The key elements of the control system in operation are:

  • The Board meets regularly with a formal schedule of matters reserved to it for decision and has put in place an organisational structure with clear lines of responsibility defined and with appropriate delegation of authority;
  • There are established procedures for planning, approval and monitoring of capital expenditure and information systems for monitoring the Group’s financial performance against approved budgets and forecasts; and
  • The Finance Director is required to undertake a full assessment process to identify and quantify the risks that face the Group’s businesses and functions, and assess the adequacy of the prevention, monitoring and modification practices in place for those risks.

The Audit Committee receives reports from external auditors and from the Executive Directors of the Group. The Board receives periodic reports from all committees.

Relations with Shareholders

The Group values its dialogue with both institutional and private investors. Effective two-way communication with fund managers, institutional investors and analysts is actively pursued and this encompasses issues such as performance, policy and strategy.

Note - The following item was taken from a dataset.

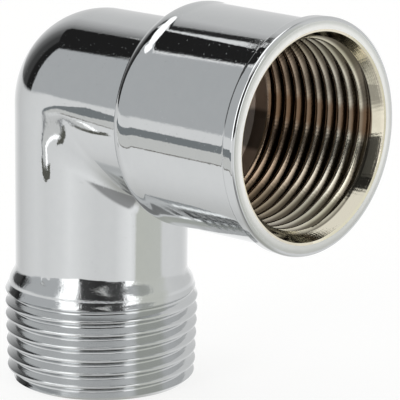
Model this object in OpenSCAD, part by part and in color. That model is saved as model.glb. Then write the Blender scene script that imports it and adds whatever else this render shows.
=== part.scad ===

Statement by the Directors

The maintenance of effective corporate governance is a key priority of the Board. Under the rules of AIM, the Company is not required to comply with the detailed requirements of the Combined Code. The Board fully supports the principles of openness, integrity and accountability on which the Combined Code is based and has applied those principles that are relevant to the Group’s size and complexity. As the business expands, procedures will be reviewed and considered by the Board.